Minggu, 22 September 2013

Tragedi Hati Di Kereta

Sabtu, 14 September 2013


            Krining, krining, krining, telpon perpustakaan berbunyi mengagetkanku yang sedang melamun. “Halo! Nzhat?”, seseorang menyapa dari balik telpon. “Iya!”, jawabku. “Anterin saya ke Stasiun Jakarta Kota yuk!”, oh ternyata suara mas faizin. “Oke insya Allah!”, langsung aku tutup dan blecing ke bawah menuju mas faizin. 

            Setelah sampai dibawah, aku langsung menemui mas faizin, “Kapan berangkatnya?”, tanyaku. “Sekarang!”, jawab dia. “Hah, sekarang!?, oke deh, saya ganti baju dulu”, langsung masuk kamar dan ganti baju. Kemudian aku dan mas faizin langsung berjalan menuju jalan raya, menunggu mobil angkot tujuan Stasiun Tanjung Barat. Alhamdulillaah, tidak sempat mengedipkan mata, mobil sudah ada berhenti di depan, dan kami pun naik.

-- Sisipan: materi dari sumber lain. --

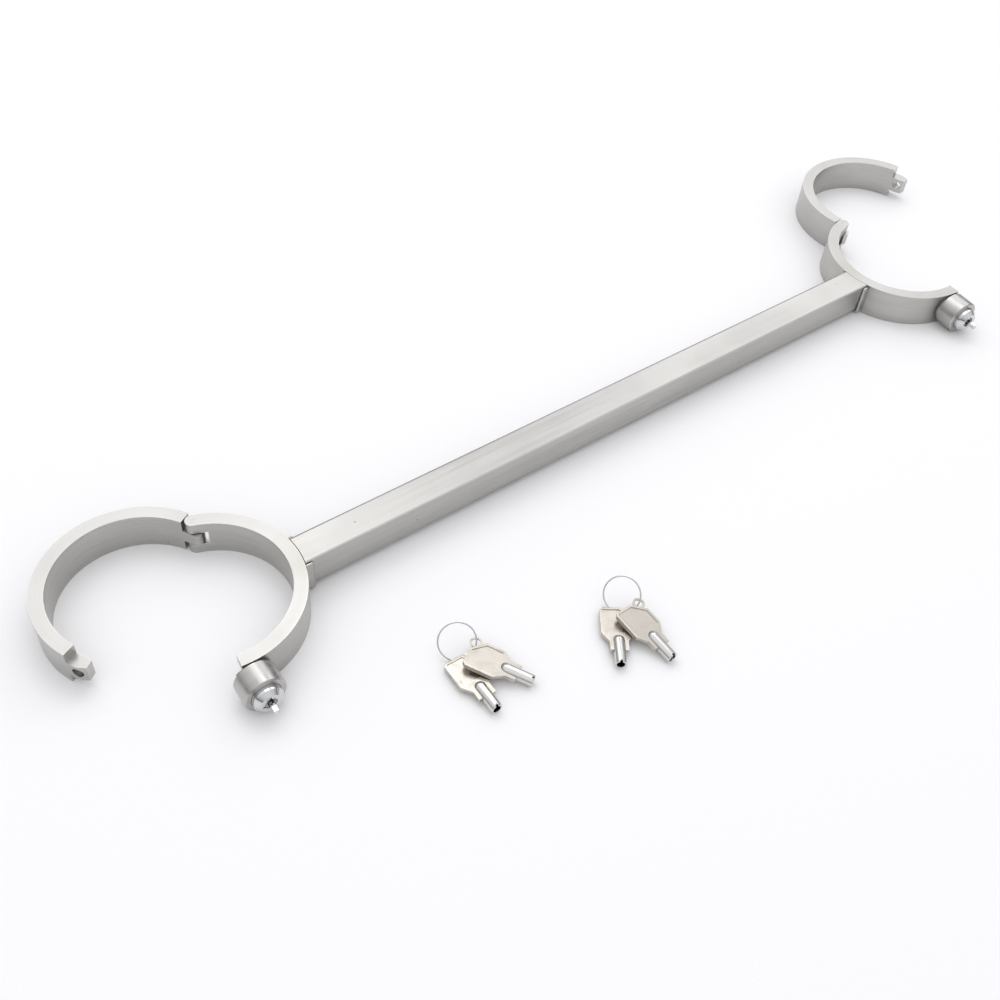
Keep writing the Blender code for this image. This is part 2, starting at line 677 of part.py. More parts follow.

            Stasiun Tanjung Barat, ya alhamdulillaah kami pun sampai. Lalu beli 2 tiket tujuan Stasiun Jakarta Kota. Tidak menunggu lama, kereta dari arah Bogor pun datang. Kami langsung naik, dan ternyata kami mendapati kereta sudah dipenuh banyak penumpang. Maka terpaksa kami berdiri.  

            Stasiun demi stasiun telah terlewati, dan para penumpang pun satu persatu telah keluar. “Waduh, kapan bisa duduknya nih? Sudah banyak penumpang yang turun, tapi tetep saja belum bisa duduk”, bisikku dalam hati. Alhamdulillaah, untungnya aku sudah terbiasa. So, aku enjoy saja dan berusaha menikmati. 

            Dan saat kereta hendak berhenti di Stasiun Tebet (kalo tidak salah). Disitulah terjadi tragedi hati. Aku menoleh ke arah kiri punggungku, lalu “Subhanallaah”, aku bergumam dalam hati. Tanpa sengaja aku menatap seorang wanita berkerudung yang sungguh amat cantik, dan ia pun menatapku. Lama kita beradu pandang sampai ahirnya aku membuang pandanganku ke bawah. Perasaan normalku sebagai lelaki biasa pun mulai bergejolak, jantung berdetak cepat, pikiran kalut, aliran darah terasa berhenti, dan kereta pun terasa ikut berhenti pula, semuanya seakan gelap, hanya aku dan dia yang terang. “Perasaan apa ini?”, aku bertanya-tanya dalam hati. Karena tidak tahan, aku pun menoleh untuk kedua kalinya ke arah wanita berkerudung yang cantik itu. Dan ternyata tatapanku tepat mengenai kedua bola matanya. “Yaa Allaah, kenapa dia juga menatapku?!”, aku semakin kacau, merasa pipiku benar-benar berubah manjadi merah. Tapi entah kenapa?, aku malah betah menatapnya, dan ia pun begitu. Sampai kemudian kerata pun hampir sampai di stasiun tebet. Lalu dia mendekat, “Aduh gawat, dia mendekat”, pikirku dalam hati. Dan ternyata dia mendekat ke pintu, karena tanpa sadar aku pun sedang berdiri dekat pintu. Posisiku dengannya begitu dekat, sehingga aku berpikir untuk meraih tangannya. Tapi aku sadar bahwa itu tidak pantas untuk dilakukan, “Astaghfirullaah, astaghfirullaah,,”. Aku hanya diam dan dia pun diam, kita sama-sama diam, pandangan mata pun kini saling berlawanan.

            Stasiun Tebet, kereta berhenti. Maka berakhirlah tragedi hati yang menimpa lelaki ini; aku. Sungguh aku tidak sempat menatapnya keluar dari kereta. Karena aku tidak bisa membayangkan bakal jadi apa aku?, jika ada tatapan ketiga diantara kita; aku dan dia. Dia keluar, dan aku masih di dalam kereta. Sebab tujuanku adalah Stasiun Jakarta Kota bukan Stasiun Tebet.

            Setelah kejadian itu, aku tersenyum sendiri di sepanjang perjalanan. “Ini benar-benar kecelakaan. Seharusnya ini tidak terjadi. Aku menatapnya, itu wajar karena dia cantik. Sedangkan dia menatapku, siapa aku?. Ah sudahlah, mungkin aku mirip dengan pembantunya atau sopirnya atau tukang kebunnya?, hehehe”, gumamku sambil tersenyum sesak lalu beristighfar, “Astahgfirullaah..”.

            Tring! Alhamdulillaah, ahirnya sampai juga di Stasiun Jakarta Kota.